### Written instruction
Quote the whole listing word for word, please.

### Supplied information
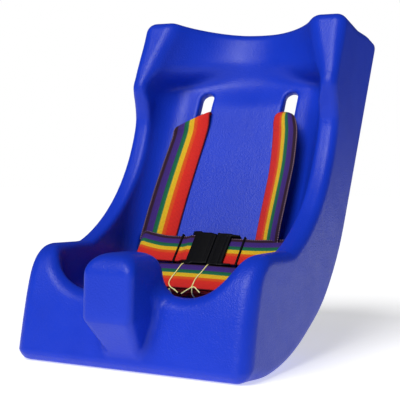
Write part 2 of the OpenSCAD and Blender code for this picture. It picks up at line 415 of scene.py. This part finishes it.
def foam_skin():
    """Royal-blue skin of self-skinned foam: a fine pebbled grain, with soft drawn streaks."""
    shader = Shader("foam_skin", (0.006, 0.036, 0.50), 0.36, Specular_IOR_Level=0.25)
    mottle = shader.noise(14.0, 3.0)
    shader.set(
        "Base Color",
        shader.ramp(mottle, [(0.3, (0.005, 0.033, 0.48)), (0.7, (0.007, 0.039, 0.53))]),
    )
    grain = shader.node("ShaderNodeTexVoronoi", Scale=680.0, feature="SMOOTH_F1")
    wobble = shader.node("ShaderNodeVectorMath", operation="MULTIPLY_ADD")
    jitter = shader.node("ShaderNodeTexNoise", Scale=260.0, Detail=2.0)
    shader.link(shader.place(), jitter.inputs["Vector"])
    shader.link(jitter.outputs["Color"], wobble.inputs[0])
    wobble.inputs[1].default_value = (0.004, 0.004, 0.004)
    shader.link(shader.place(), wobble.inputs[2])
    shader.link(wobble.outputs[0], grain.inputs["Vector"])
    creases = shader.noise(420.0, 3.0, 0.6)
    stretch = shader.node("ShaderNodeMapping")
    stretch.inputs["Scale"].default_value = (70.0, 12.0, 9.0)
    shader.link(shader.place(), stretch.inputs["Vector"])
    streaks = shader.noise(1.0, 2.0, 0.5, stretch.outputs[0])
    shader.set("Roughness", shader.remap(shader.noise(60.0, 3.0), 0.3, 0.7, 0.34, 0.40))
    normal = shader.bump(streaks, 0.15, 0.0010)
    normal = shader.bump(creases, 0.40, 0.0007, normal)
    normal = shader.bump(grain.outputs["Distance"], 0.40, 0.0005, normal)
    shader.set("Normal", normal)
    return shader.material


# Sockets of a colour Mix node, whose names are shared by its number and vector sockets
MIX_A, MIX_B, MIX_RESULT = 6, 7, 2

YARN_PITCH = 1.7
STITCH_PITCH = 2.6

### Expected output
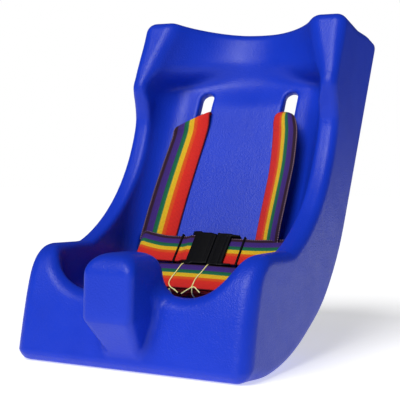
Write part 2 of the OpenSCAD and Blender code for this picture. It picks up at line 415 of scene.py. This part finishes it.
def foam_skin():
    """Royal-blue skin of self-skinned foam: a fine pebbled grain, with soft drawn streaks."""
    shader = Shader("foam_skin", (0.006, 0.036, 0.50), 0.36, Specular_IOR_Level=0.25)
    mottle = shader.noise(14.0, 3.0)
    shader.set(
        "Base Color",
        shader.ramp(mottle, [(0.3, (0.005, 0.033, 0.48)), (0.7, (0.007, 0.039, 0.53))]),
    )
    grain = shader.node("ShaderNodeTexVoronoi", Scale=680.0, feature="SMOOTH_F1")
    wobble = shader.node("ShaderNodeVectorMath", operation="MULTIPLY_ADD")
    jitter = shader.node("ShaderNodeTexNoise", Scale=260.0, Detail=2.0)
    shader.link(shader.place(), jitter.inputs["Vector"])
    shader.link(jitter.outputs["Color"], wobble.inputs[0])
    wobble.inputs[1].default_value = (0.004, 0.004, 0.004)
    shader.link(shader.place(), wobble.inputs[2])
    shader.link(wobble.outputs[0], grain.inputs["Vector"])
    creases = shader.noise(420.0, 3.0, 0.6)
    stretch = shader.node("ShaderNodeMapping")
    stretch.inputs["Scale"].default_value = (70.0, 12.0, 9.0)
    shader.link(shader.place(), stretch.inputs["Vector"])
    streaks = shader.noise(1.0, 2.0, 0.5, stretch.outputs[0])
    shader.set("Roughness", shader.remap(shader.noise(60.0, 3.0), 0.3, 0.7, 0.34, 0.40))
    normal = shader.bump(streaks, 0.15, 0.0010)
    normal = shader.bump(creases, 0.40, 0.0007, normal)
    normal = shader.bump(grain.outputs["Distance"], 0.40, 0.0005, normal)
    shader.set("Normal", normal)
    return shader.material


# Sockets of a colour Mix node, whose names are shared by its number and vector sockets
MIX_A, MIX_B, MIX_RESULT = 6, 7, 2

YARN_PITCH = 1.7
STITCH_PITCH = 2.6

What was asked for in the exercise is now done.